Almost a century earlier, Herman Melville, America’s greatest novelist of the sea, wrote: ‘There is something in a naval engagement which radically distinguishes it from one on land. The ocean … has neither rivers, woods, banks, towns, nor mountains. In mild weather, it is one hammered plain. Stratagems, like those of disciplined armies, ambuscades – like those of Indians – are impossible. All is clear, open, fluent. The very element which sustains the combatants yields at the stroke of a feather … This simplicity renders a battle between two men-of-war … more akin to the Miltonic contests of archangels than to the comparatively squalid tussles of earth.’

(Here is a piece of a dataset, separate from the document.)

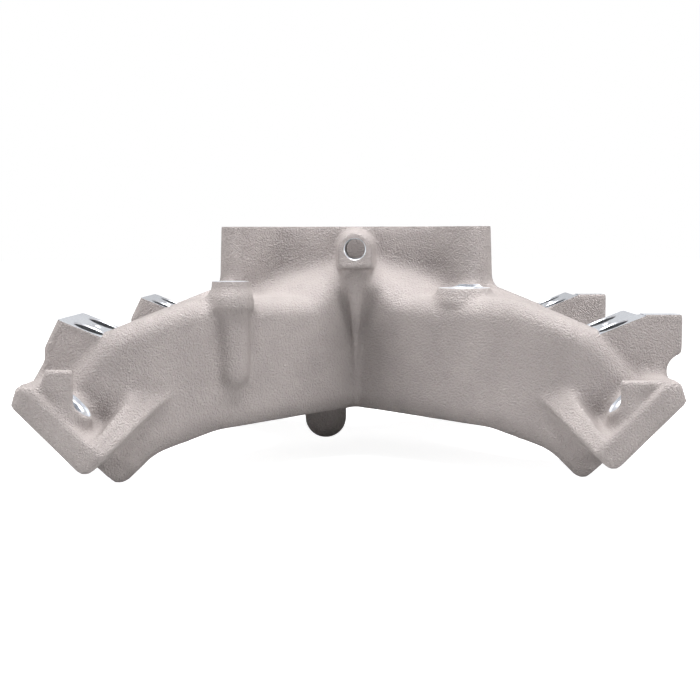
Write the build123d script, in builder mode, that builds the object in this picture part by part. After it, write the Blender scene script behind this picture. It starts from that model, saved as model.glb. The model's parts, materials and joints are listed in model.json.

In 1942, Melville’s lyrical vision of the sea remained recognisable to another century’s sailors, but two factors had transformed his image of naval battle. First, communication and interception made possible ‘ambuscades and stratagems’, such as that which took place at Midway – the location and pre-emption of the enemy before his figurative sails were sighted. Superior American radar conferred another important advantage over the Japanese. Meanwhile, the advent of air power meant that all was no longer ‘clear, open, fluent’: rival fleets became vulnerable to surprise while hundreds of miles apart. But exactitude of knowledge was still lacking. In a vast ocean, it remained hard to pinpoint ships, or even fleets. Rear-Admiral Frank Fletcher said: ‘After a battle is over, people talk a lot about how the decisions were methodically reached, but actually there’s always a hell of a lot of groping around.’ This had been vividly demonstrated by the Coral Sea engagement; despite Commander Rochefort’s magnificent achievement, uncertainty and chance also characterised Midway.